The Ultium E7 delivered over 10,000 units in its first month, setting a new record for the fastest joint venture NEV to reach 10,000 deliveries. Note that this was not 10,000 orders but 10,000 deliveries, marking the “first true breakthrough of 10,000 units for joint venture NEVs.”

Previously, while the GAC Toyota bZ3X exceeded 10,000 orders, it took much longer to reach 10,000 deliveries. In contrast, the Buick Ultium E7 achieved this milestone in one go.

This demonstrates that the core of Joint Venture 2.0 is not about who launches first but who simultaneously delivers product strength and fulfillment capabilities. With one model, Buick Ultium preempted the narrative that other joint venture automakers took two years to build.

After five years of counterattacks, the joint venture NEV landscape is gradually clarifying—the era of rough expansion is over, and refined localization competition has just begun.

▍02 No Winner Yet

For years, the strategy of joint venture automotive brands in China can be summed up in one sentence: defined abroad, executed in China. Product development was dictated by headquarters, with China only responsible for production and sales.

The result was slow product definition, sluggish NEV transitions, and reliance on price cuts and specification inflation to survive.

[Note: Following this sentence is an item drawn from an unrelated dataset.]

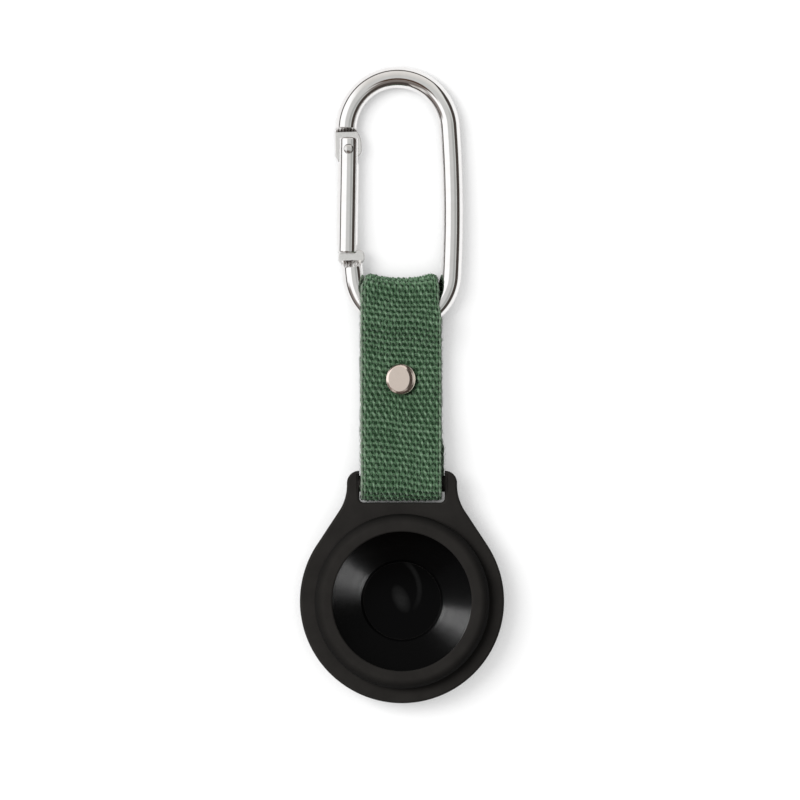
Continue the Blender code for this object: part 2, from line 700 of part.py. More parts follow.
def gate_profile():
    """Gate tube about its own Z, which points to the hinge: a blind bore from the top and rounded ends."""
    edge = GATE_EDGE_ROUND
    shoulder = WIRE_RADIUS - edge
    top = arc((shoulder, GATE_TOP - edge), edge, math.radians(90), 0, 3)
    bottom = arc((shoulder, edge - GATE_LENGTH), edge, 0, math.radians(-90), 3)
    return [
        (0, -GATE_BORE_DEPTH),
        (GATE_BORE_RADIUS, -GATE_BORE_DEPTH),
        (GATE_BORE_RADIUS, GATE_TOP),
        *top,
        *bottom,
        (0, -GATE_LENGTH),
    ]


def build_gate(hinge, chrome):
    """Gate tube with a slot at each end and a hole for the pin."""
    along = (math.radians(-90), 0, 0)
    gate = turned("gate_tube", gate_profile(), hinge, rotation=along)
    slot = TONGUE_THICKNESS + 2 * GATE_SLOT_GAP
    width = 2 * WIRE_RADIUS + OVERRUN
    hinge_slot = GATE_TOP + HINGE_SLOT_DEPTH + OVERRUN
    hinge_middle = (0, GATE_TOP + OVERRUN - hinge_slot / 2, 0)
    combine(gate, block("gate_hinge_slot", (width, hinge_slot, slot), hinge, hinge_middle), "DIFFERENCE")
    nose_slot = NOSE_SLOT_DEPTH + OVERRUN
    nose_middle = (0, NOSE_SLOT_DEPTH - GATE_LENGTH - nose_slot / 2, 0)
    combine(gate, block("gate_nose_slot", (width, nose_slot, slot), hinge, nose_middle), "DIFFERENCE")
    hole = cylinder("gate_pin_hole", PIN_RADIUS + PIN_HOLE_GAP, 2 * WIRE_RADIUS + OVERRUN, hinge)
    combine(gate, hole, "DIFFERENCE")
    finish(gate, chrome)


def build_pin(hinge, steel):
    """Plain pin through the gate and the tongue, with both ends domed."""
    top = WIRE_RADIUS + PIN_PROUD
    half = [(PIN_RADIUS * share, top - PIN_DOME * share ** 3) for share in PIN_DOME_SHARES]
    profile = half + [(radius, -height) for radius, height in reversed(half)]
    finish(turned("gate_pin", profile, hinge), steel)


def plunger_top():
    """Distance from the pin to the plunger's face, just clear of the cam."""
    return CAM_RADIUS + CAM_DROP + PLUNGER_GAP


def build_plunger(hinge, steel):
    """Headed plunger that stands in the spring and presses on the tongue."""
    radius = GATE_BORE_RADIUS - PLUNGER_SIDE_GAP
    profile = [
        (0, 0),
        (radius, 0),
        (radius, -PLUNGER_HEAD),
        (PLUNGER_STEM_RADIUS, -PLUNGER_HEAD),
        (PLUNGER_STEM_RADIUS, -PLUNGER_HEAD - PLUNGER_STEM_LENGTH),
        (0, -PLUNGER_HEAD - PLUNGER_STEM_LENGTH),
    ]
    place = (0, -plunger_top(), 0)
    along = (math.radians(-90), 0, 0)
    finish(turned("spring_plunger", profile, hinge, place, along, SMALL_SEGMENTS // 2), steel)


def spring_gap(points):
    """Least gap between two turns of the spring, measured on its points."""
    pairs = [
        (Vector(points[first]) - Vector(points[second])).length
        for first in range(len(points))
        for second in range(first + SPRING_TURN_POINTS // 2 + 1, len(points))
    ]
    return min(pairs) - 2 * SPRING_WIRE_RADIUS


def build_spring(hinge, steel):
    """Coil spring between the plunger's head and the bottom of the gate's bore."""
    radius = GATE_BORE_RADIUS - SPRING_SIDE_GAP - SPRING_WIRE_RADIUS
    top = -plunger_top() - PLUNGER_HEAD - SPRING_SEAT_GAP - SPRING_WIRE_RADIUS
    bottom = -GATE_BORE_DEPTH + SPRING_SEAT_GAP + SPRING_WIRE_RADIUS
    count = SPRING_TURNS * SPRING_TURN_POINTS
    points = []
    for index in range(count + 1):
        angle = 2 * math.pi * index / SPRING_TURN_POINTS
        height = top + (bottom - top) * index / count
        points.append((radius * math.cos(angle), height, radius * math.sin(angle)))
    gap = spring_gap(points)
    verdict = "wide enough" if gap > LEAST_SPRING_GAP else "too narrow"
    print(f"gate spring: least gap between turns {gap * 1000:.2f} mm, {verdict}")
    finish(tube("gate_spring", points, SPRING_WIRE_RADIUS, hinge, 1), steel)


def main():
    """Builds the holder, the strap on its bar, the carabiner in the strap and the gate on its pin."""
    rubber = new_material("matt_black_rubber", (0.028, 0.028, 0.030), 0.55, 0.0)
    webbing = new_material("green_webbing", (0.040, 0.105, 0.058), 0.9, 0.0)
    nickel = new_material("nickel", (0.62, 0.57, 0.52), 0.25, 1.0)
    chrome = new_material("chrome", (0.80, 0.80, 0.80), 0.10, 1.0)
    steel = new_material("steel", (0.60, 0.60, 0.60), 0.30, 1.0)
    root = new_empty("holder_centre", (0, HOLDER_PLACE, 0))
    build_holder(root, rubber)
    strap_hinge = new_empty("strap_hinge", (0, BAR_REACH, HOLDER_MIDDLE), root)
    strap_hinge.rotation_euler = (-STRAP_SLOPE, 0, 0)
    build_strap(strap_hinge, webbing)
    build_rivet(strap_hinge, nickel)
    swing_place = (0, BAR_REACH + WIRE_REACH * math.cos(STRAP_SLOPE), SWING_HEIGHT)
    swing = new_empty("carabiner_hinge", swing_place, root)
    swing.rotation_euler = (-CARABINER_SLOPE, 0, 0)
    centre = new_empty("bend_centre", (0, SWING_DROP, 0), swing)
    centre.rotation_euler = (0, 0, math.radians(CARABINER_LEAN))
    build_frame(centre, chrome)
    gate_hinge = new_empty("gate_hinge", pin_place(), centre)
    gate_hinge.rotation_euler = (0, 0, -math.radians(GATE_LEAN))
    build_gate(gate_hinge, chrome)
    build_pin(gate_hinge, steel)
    build_plunger(gate_hinge, steel)
    build_spring(gate_hinge, steel)


clear_scene()
PARTS = new_collection("tracker_clip")
TOOLS = new_collection("cutters")
main()
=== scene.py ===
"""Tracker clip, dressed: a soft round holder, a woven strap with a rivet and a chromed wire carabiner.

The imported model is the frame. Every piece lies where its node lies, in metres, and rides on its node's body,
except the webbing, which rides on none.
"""

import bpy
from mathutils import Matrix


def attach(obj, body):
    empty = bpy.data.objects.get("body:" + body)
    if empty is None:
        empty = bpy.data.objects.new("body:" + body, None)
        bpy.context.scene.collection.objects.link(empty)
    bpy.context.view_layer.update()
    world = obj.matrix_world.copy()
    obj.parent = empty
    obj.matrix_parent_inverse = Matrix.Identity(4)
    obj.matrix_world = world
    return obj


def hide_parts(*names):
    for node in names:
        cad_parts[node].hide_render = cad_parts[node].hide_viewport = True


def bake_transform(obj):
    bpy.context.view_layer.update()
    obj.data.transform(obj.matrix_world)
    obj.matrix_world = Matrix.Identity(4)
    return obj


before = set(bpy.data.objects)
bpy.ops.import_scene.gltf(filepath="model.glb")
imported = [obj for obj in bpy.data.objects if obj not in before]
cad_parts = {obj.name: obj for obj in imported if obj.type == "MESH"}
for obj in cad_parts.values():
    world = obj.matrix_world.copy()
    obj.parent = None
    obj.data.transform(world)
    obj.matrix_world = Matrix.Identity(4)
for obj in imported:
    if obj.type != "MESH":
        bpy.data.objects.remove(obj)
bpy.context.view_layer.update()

import logging
import math
from dataclasses import dataclass
from enum import Enum
from typing import Any, Callable, Mapping, Optional, Sequence, Union

import bmesh
import bpy
import numpy as np
from mathutils import Matrix, Vector

LOG = logging.getLogger("tracker_clip")
MM = 0.001
QUARTER = math.pi / 2
Point = tuple[float, float]
Triple = tuple[float, float, float]
Window = tuple[float, float, float, float]
Number = Union["Value", float]
Inputs = Mapping[Union[str, int], Any]


class Join(Enum):
    """How one solid is combined with another."""

    ADD = "UNION"
    CUT = "DIFFERENCE"


class Side(Enum):
    """The two faces of the strap that a rivet cap can sit on."""

    FRONT = 1
    BACK = -1


# Materials from expressions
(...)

Now, this logic is being rewritten.

For example, Buick’s “Ultium Model” centers on relocating R&D decision-making from Detroit to Shanghai. Leveraging Panasia Technical Automotive Center’s self-developed system, SAIC-GM Buick empowers local teams with full decision-making authority from product definition to mass production, abandoning headquarters directives and transforming “global models adapted for China” into “Chinese needs defining global standards.”

GAC Toyota has gone even further. It implements a China Chief Engineer system and a ONE R&D framework, with Chinese teams leading the entire process—from product planning and technology selection to development and validation. Simultaneously, it deeply binds with leading Chinese supply chain enterprises like Hesai, Momenta, Qualcomm, and iFLYTEK, using incubator-style procurement to bring advanced intelligent driving and smart cockpit technologies to models priced at 100,000 yuan.

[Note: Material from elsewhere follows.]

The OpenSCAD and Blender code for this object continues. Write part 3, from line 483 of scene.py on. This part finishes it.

Dongfeng Nissan’s N series GLOCAL model can be distilled into three keywords: global standards, Chinese speed, and local ecosystems.

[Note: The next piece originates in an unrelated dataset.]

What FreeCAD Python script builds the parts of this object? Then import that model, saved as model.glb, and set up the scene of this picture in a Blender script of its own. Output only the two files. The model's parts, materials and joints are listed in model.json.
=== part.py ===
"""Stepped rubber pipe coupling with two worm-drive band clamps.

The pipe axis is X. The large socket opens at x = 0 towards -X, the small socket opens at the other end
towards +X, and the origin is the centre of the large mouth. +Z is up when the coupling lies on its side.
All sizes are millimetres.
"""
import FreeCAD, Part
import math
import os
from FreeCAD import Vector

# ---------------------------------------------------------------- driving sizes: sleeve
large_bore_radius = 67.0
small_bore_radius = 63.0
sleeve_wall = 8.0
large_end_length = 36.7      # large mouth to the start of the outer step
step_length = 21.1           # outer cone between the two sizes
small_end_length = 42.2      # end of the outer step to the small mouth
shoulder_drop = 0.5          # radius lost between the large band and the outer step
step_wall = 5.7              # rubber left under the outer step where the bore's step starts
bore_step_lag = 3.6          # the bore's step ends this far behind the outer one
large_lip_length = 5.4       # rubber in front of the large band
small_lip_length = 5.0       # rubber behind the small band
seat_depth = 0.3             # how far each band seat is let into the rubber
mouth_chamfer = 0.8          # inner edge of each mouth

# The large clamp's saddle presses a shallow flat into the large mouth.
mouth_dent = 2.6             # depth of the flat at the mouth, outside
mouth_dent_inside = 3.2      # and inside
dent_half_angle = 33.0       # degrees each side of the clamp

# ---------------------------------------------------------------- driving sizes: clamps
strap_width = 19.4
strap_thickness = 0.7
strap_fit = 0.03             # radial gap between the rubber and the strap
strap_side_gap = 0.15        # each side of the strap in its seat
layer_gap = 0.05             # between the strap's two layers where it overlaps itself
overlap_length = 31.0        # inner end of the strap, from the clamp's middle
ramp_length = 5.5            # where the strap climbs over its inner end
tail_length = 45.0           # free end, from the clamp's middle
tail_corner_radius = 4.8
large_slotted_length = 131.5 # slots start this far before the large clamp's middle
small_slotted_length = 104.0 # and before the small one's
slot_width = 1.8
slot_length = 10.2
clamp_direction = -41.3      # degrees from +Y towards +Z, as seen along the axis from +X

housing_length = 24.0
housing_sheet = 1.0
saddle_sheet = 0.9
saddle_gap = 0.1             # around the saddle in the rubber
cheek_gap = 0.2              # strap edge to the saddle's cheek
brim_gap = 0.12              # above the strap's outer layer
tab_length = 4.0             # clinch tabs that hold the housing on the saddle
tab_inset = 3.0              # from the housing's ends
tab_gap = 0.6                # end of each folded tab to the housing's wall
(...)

Global standards form the foundation—Nissan’s 11-time champion factory system and 17 million-user base continue to demand the highest standards for local manufacturing. Chinese speed drives breakthroughs—the N7, N6, and NX8’s timeline from project initiation to market launch now aligns with new forces. Local ecosystems serve as leverage—integrating CATL’s batteries, Momenta’s intelligent driving, and iFLYTEK’s voice technology into product architectures, creating a “big factory quality + Chinese ecosystem” combination.

Three automakers, three models, but one consensus: joint venture NEVs can only turn the tide not through nostalgia but by entrusting R&D and supply chains to Chinese teams.

Yet challenges persist.

“The entire Chinese automotive market still holds biases against joint venture brands,” said Xue Haitao, Deputy General Manager of SAIC-GM, in a candid remark.

This explains why Buick’s MPV family enlisted Jay Chou, a superstar in Chinese-language music, as a spokesperson. The goal is not to sell cars through Jay Chou but to leverage a national-level IP to swiftly position Buick’s NEVs on consumers’ consideration lists.

This is not unique to Buick but a common dilemma across joint ventures. In the past, few considered domestic brands when buying fuel-powered cars; now, the reverse is true for NEVs.

“The product side has completed deep localization iterations, but user perceptions remain stuck in the fuel car era,” Wang Qian, Deputy General Manager of Dongfeng Nissan Sales, wrote on his personal Weibo, highlighting a shared challenge in the joint venture segment.

He believes that while Nissan’s N series, Buick’s Ultium series, and Volkswagen’s ID series are rapidly upgrading technologically and in product strength, consumers still perceive joint venture brands as “fuel-efficient but unintelligent.” Joint venture products have “renewed,” but user impressions have not “caught up.”

This is the biggest obstacle to the joint venture counterattack—not the inadequacy of joint venture products but the rigidity of user perceptions.

How to break through? Synthesizing insights from industry insiders, the core lies in two strategies:

First, superior localized products are the foundation. Without strong localized offerings, all marketing is built on sand. Whether it’s GLOCAL or the Ultium Model, the essence is solving the fundamental issue of product strength.

Second, emotional resonance is the lever. Celebrity endorsements and emotional marketing use IPs to break cognitive barriers, reintroducing users to the “new joint venture.”

With product strength as the backbone and emotional resonance as the bridge, joint venture NEVs can find their breakthrough.

2026 is a “turning point year” for joint venture NEVs, not a “reversal year.” Transformation will not happen overnight; shifting user perceptions takes time, and 2026 may not see a complete turnaround.

But the direction is clear—when product and perception upgrade simultaneously, the upward path for joint venture NEVs opens.

Those joint venture brands that first entrust R&D to China and bind supply chains to local ecosystems have already secured their tickets for the next round of competition.

The remaining question is: When will users realize that joint ventures are no longer what they used to be?